[TASK OBJECTIVE] Copy out each line below exactly as it appears.

[SUPPLIED DATA]
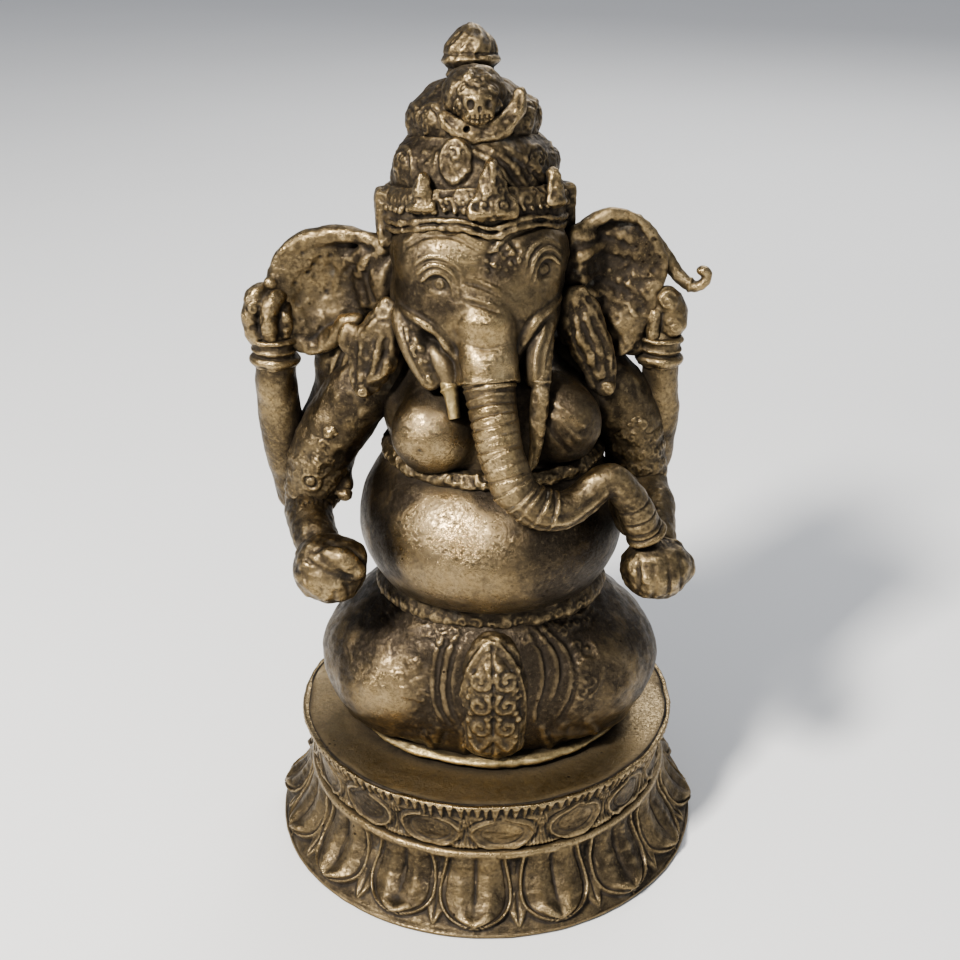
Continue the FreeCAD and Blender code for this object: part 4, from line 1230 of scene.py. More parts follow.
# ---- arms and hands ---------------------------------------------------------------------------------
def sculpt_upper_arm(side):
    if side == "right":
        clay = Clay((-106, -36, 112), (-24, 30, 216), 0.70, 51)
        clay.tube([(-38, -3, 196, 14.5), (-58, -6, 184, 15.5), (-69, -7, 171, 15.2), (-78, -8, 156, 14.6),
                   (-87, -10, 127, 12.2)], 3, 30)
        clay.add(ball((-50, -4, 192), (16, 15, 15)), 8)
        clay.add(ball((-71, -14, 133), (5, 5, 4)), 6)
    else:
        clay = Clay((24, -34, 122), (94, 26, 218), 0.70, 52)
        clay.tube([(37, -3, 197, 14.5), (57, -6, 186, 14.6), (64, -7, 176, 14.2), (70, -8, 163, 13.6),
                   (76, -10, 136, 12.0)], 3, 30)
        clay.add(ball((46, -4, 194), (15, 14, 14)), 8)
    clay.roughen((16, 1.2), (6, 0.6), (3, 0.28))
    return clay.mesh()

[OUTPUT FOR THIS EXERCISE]
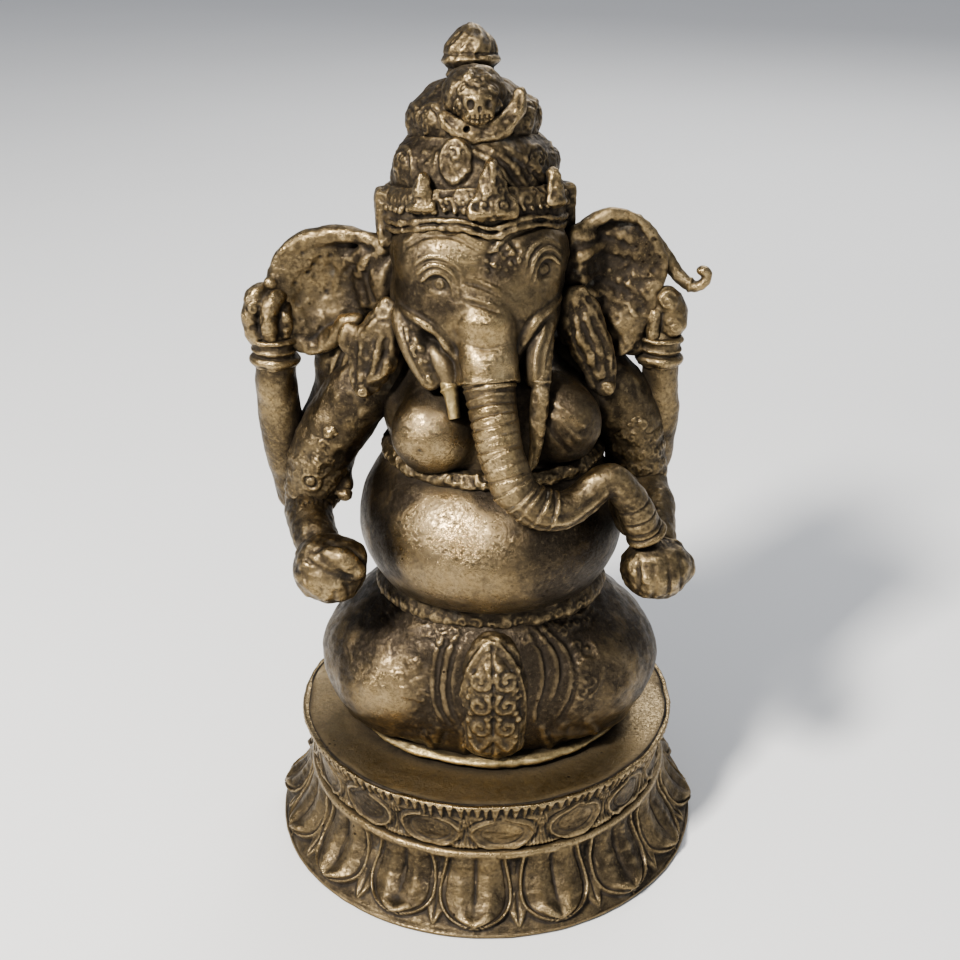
Continue the FreeCAD and Blender code for this object: part 4, from line 1230 of scene.py. More parts follow.
# ---- arms and hands ---------------------------------------------------------------------------------
def sculpt_upper_arm(side):
    if side == "right":
        clay = Clay((-106, -36, 112), (-24, 30, 216), 0.70, 51)
        clay.tube([(-38, -3, 196, 14.5), (-58, -6, 184, 15.5), (-69, -7, 171, 15.2), (-78, -8, 156, 14.6),
                   (-87, -10, 127, 12.2)], 3, 30)
        clay.add(ball((-50, -4, 192), (16, 15, 15)), 8)
        clay.add(ball((-71, -14, 133), (5, 5, 4)), 6)
    else:
        clay = Clay((24, -34, 122), (94, 26, 218), 0.70, 52)
        clay.tube([(37, -3, 197, 14.5), (57, -6, 186, 14.6), (64, -7, 176, 14.2), (70, -8, 163, 13.6),
                   (76, -10, 136, 12.0)], 3, 30)
        clay.add(ball((46, -4, 194), (15, 14, 14)), 8)
    clay.roughen((16, 1.2), (6, 0.6), (3, 0.28))
    return clay.mesh()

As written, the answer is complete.